= Theodore M. Brown =

American medical and public health historian

Theodore M. Brown is a professor of public health and policy, medical humanities and history at the University of Rochester. His area of research is the history of health policy in America and he specializes in the intellectual, institutional, and political histories of medicine.

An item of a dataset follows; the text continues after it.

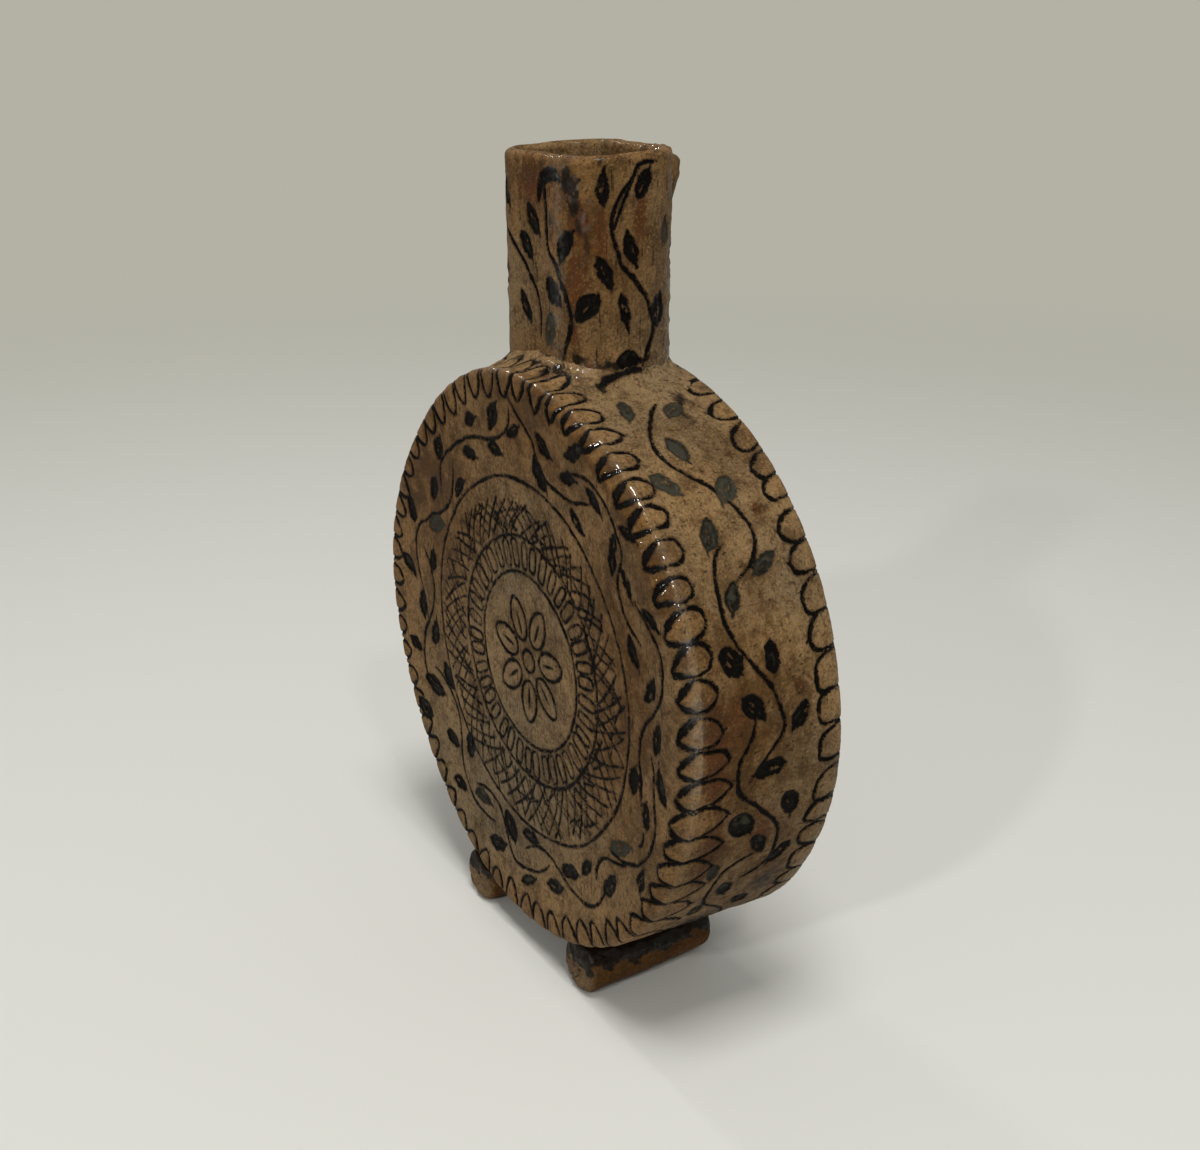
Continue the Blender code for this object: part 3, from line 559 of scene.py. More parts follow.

Brown received his B.S. in history and science from the City College of New York in 1963, and went on to complete a Ph.D. in the history and philosophy of science from Princeton University in 1968. He also pursued a post-doctoral fellowship at Johns Hopkins University in the history of medicine in 1969. He currently serves as a contributing editor to the American Journal of Public Health, and as the editor of the Rochester Studies of Medical History. Brown is the co-author of three books on the topic of health care, and his most recent book The Quest for Health Reform: A Satirical History received attention for its use of political cartoons to illustrate the history and struggles associated with health reform in America. In 2013, Brown was appointed the Charles E. and Dale L. Phelps Professor of Public Health and Policy at the University of Rochester. He is currently working on a synthetic history of the World Health Organization.

==See also==
- Henry E. Sigerist

==Selected works==
- Benjamin, Georges C, Brown, Theodore M, Ladwig, Susan, Berkman, Elyse. The Quest for Health Reform: A Satirical History. Washington, DC: American Public Health Association, 2013.
- Birn, Anne-Emanuelle and Brown, Theodore M Comrades in Health: US Internationalists at Home and Abroad. New Jersey: Rutgers University Press, 2013.
- Fee, Elizabeth and Brown, Theodore M, Making Medical History: The Life and Times of Henry E. Sigerist. Baltimore: Johns Hopkins University Press, 1997.
- Brown, Theodore M (2013) "Putting Roe v Wade into Perspective." American Journal of Public Health 103.3, page 393.
- Brown, Theodore M and Cueto, Marcos (2011) "The WHO in the World of Global Health," in Richard Parker and Marni Sommers (eds.), Handbook of Global Health. London: Routledge, 2011, pages 18–30.
- Brown, Theodore M and Fee, Elizabeth (2006) "Rudolf Carl Virchow: Medical Scientist, Social Reformer, Role Model." American Journal of Public Health 96.11, pages 2102–2105.